If today you can take a thing like evolution and make it a crime to teach it in the public school, tomorrow you can make it a crime to teach it in the private schools, and the next year you can make it a crime to teach it to the hustings or in the church. At the next session you may ban books and the newspapers. Soon you may set Catholic against Protestant and Protestant against Protestant, and try to foist your own religion upon the minds of men. If you can do one you can do the other. Ignorance and fanaticism is ever busy and needs feeding. Always it is feeding and gloating for more. Today it is the public school teachers, tomorrow the private. The next day the preachers and the lectures, the magazines, the books, the newspapers. After [a]while, your honor, it is the setting of man against man and creed against creed until with flying banners and beating drums we are marching backward to the glorious ages of the sixteenth century when bigots lighted fagots to burn the men who dared to bring any intelligence and enlightenment and culture to the human mind.2

Analysis

Exposition:

This fallacy is based upon the claim that a controversial type of action will lead inevitably to some admittedly bad type of event. It is the slide from A to Z via the intermediate steps B through Y that is the "slope", and the smallness of each step that makes it "slippery".

This type of argument is by no means invariably fallacious, but the strength of the argument is inversely proportional to the number of steps between A and Z, and directly proportional to the causal strength of the connections between adjacent steps. In other words, the longer and less slippery the slope, the weaker the argument. If there are many intervening steps, and the causal connections between them are weak, or even unknown, then the resulting argument will be very weak, if not downright fallacious.


Reader Response:

Reader Jim Skipper writes:

I have been researching slippery slopes and wonder if you have read Eugene Volokh’s paper on the topic3. Mr. Volokh demonstrates mechanisms by which slippery slope progressions take place in real world situations. While, granted, slippery slope arguments are sometimes fallacious, when dealing with people and group behavior, logic and reason seldom apply. I point this out because Mr. Volokh’s paper is very impressive and he gives a beautiful, real-world example of a slippery slope in action, in which someone assures the public that a slippery slope will not happen and then it does:
[Regarding legislation to outlaw cigarette machines.] "Sandra Starr, vice chairwoman of the Princeton Regional Health Commission…, said there is no 'slippery slope' toward a total ban on smoking in public places. 'The commission’s overriding concern,' she said, 'is access to the machines by minors.'"―New York Times, Sept. 5, 1993, § 1, at 52.
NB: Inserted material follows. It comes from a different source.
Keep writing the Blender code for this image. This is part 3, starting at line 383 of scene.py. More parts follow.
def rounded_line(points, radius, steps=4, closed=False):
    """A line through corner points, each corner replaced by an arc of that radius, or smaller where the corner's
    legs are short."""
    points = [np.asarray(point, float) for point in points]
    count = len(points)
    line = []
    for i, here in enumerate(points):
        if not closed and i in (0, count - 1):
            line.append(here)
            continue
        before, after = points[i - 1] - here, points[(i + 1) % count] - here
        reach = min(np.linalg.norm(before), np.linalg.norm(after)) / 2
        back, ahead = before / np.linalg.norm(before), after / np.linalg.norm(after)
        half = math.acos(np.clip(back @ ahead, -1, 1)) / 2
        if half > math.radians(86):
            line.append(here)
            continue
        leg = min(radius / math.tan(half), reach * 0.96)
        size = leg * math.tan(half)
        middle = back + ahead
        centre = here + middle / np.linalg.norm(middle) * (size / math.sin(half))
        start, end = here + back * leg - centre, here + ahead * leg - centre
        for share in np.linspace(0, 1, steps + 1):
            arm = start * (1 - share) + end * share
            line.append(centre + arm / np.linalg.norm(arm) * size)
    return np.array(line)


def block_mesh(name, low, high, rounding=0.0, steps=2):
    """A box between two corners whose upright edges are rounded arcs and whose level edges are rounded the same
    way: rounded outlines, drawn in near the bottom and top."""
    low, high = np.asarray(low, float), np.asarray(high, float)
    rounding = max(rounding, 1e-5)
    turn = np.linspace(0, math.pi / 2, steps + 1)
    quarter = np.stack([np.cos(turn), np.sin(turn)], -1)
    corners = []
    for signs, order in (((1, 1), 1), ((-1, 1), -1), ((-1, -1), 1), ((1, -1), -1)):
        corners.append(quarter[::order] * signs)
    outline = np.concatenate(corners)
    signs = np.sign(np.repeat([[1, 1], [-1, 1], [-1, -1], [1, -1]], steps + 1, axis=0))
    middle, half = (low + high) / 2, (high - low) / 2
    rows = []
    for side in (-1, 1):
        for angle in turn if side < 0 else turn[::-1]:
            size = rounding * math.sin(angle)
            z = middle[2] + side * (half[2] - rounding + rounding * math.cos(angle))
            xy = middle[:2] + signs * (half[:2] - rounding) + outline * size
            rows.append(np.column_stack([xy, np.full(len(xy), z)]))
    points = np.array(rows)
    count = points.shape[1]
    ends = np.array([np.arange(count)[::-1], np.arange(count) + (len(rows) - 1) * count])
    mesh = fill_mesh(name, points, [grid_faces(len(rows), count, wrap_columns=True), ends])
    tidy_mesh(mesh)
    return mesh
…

"Last month, the Princeton Regional Health Commission took a bold step to protect its citizens by enacting a ban on smoking in all public places of accommodation, including restaurants and taverns…. In doing so, Princeton has paved the way for other municipalities to institute similar bans…."―The Record (Bergen County), July 12, 2000, at L7

Not only did the PRHC slide down the slippery slope, the Record notes that it will pave the way for others to follow the same course, as we have seen throughout the United States.

Jim, I agree that Volokh's work is valuable, especially his classification of different ways in which slopes can be slippery. The fact that I list the causal version of the slippery slope as a fallacy does not mean that every argument with the form of a slippery slope is fallacious; rather, it means that sufficiently many are fallacious to make it worth including as a type of common logical error―that is, a fallacy.

However, I suspect that I'm more skeptical of the slipperiness of slopes than Volokh. While we agree that some slippery slope arguments are cogent and others are fallacious, Volokh seems to think that more are cogent than I do. One reason why I am skeptical has to do with the difficulty of the causal reasoning needed to establish that a slope really is slippery; most slippery slope arguments make little or no attempt to do this hard work. Moreover, it is difficult even in retrospect to tell whether a slippery slope mechanism has actually been at work. This brings me to the example that you cite.

In order for the cigarette machine example to show a slippery slope effect, the law banning cigarette machines must have contributed causally to the subsequent ban on smoking in public places. However, from the two newspaper quotes given, all that we know for sure is that the machine ban preceded the smoking ban. To reason that when one event precedes another the former causes the latter is to commit the post hoc fallacy.

Volokh is in fact aware of this problem, as he writes:

I would have liked to illustrate the discussion with case studies of how the legal system has slipped down various slippery slopes, but unfortunately it’s generally very hard to tell whether legal change A in fact caused legal change B (even if it’s plausible that it did),…such case studies might therefore have become more controversial than persuasive. (p. 1039, footnote 39)

That's another thing that Volokh and I agree on!


Analysis of the Example:

An eloquent example of the slippery slope fallacy. In the over ninety years since the Scopes trial, which Darrow lost, few if any of the horrors that he paraded before the jury have taken place. So, that slope apparently wasn't all that slippery.


Notes:

  1. Thomas De Quincey, "Second Paper on Murder"
  2. Clarence Darrow, The Scopes Trial, Day 2
  3. Eugene Volokh, "The Mechanisms of the Slippery Slope", Harvard Law Review 116 (2003), pp. 1026-1134. I'm not sure if this is the paper to which Jim referred.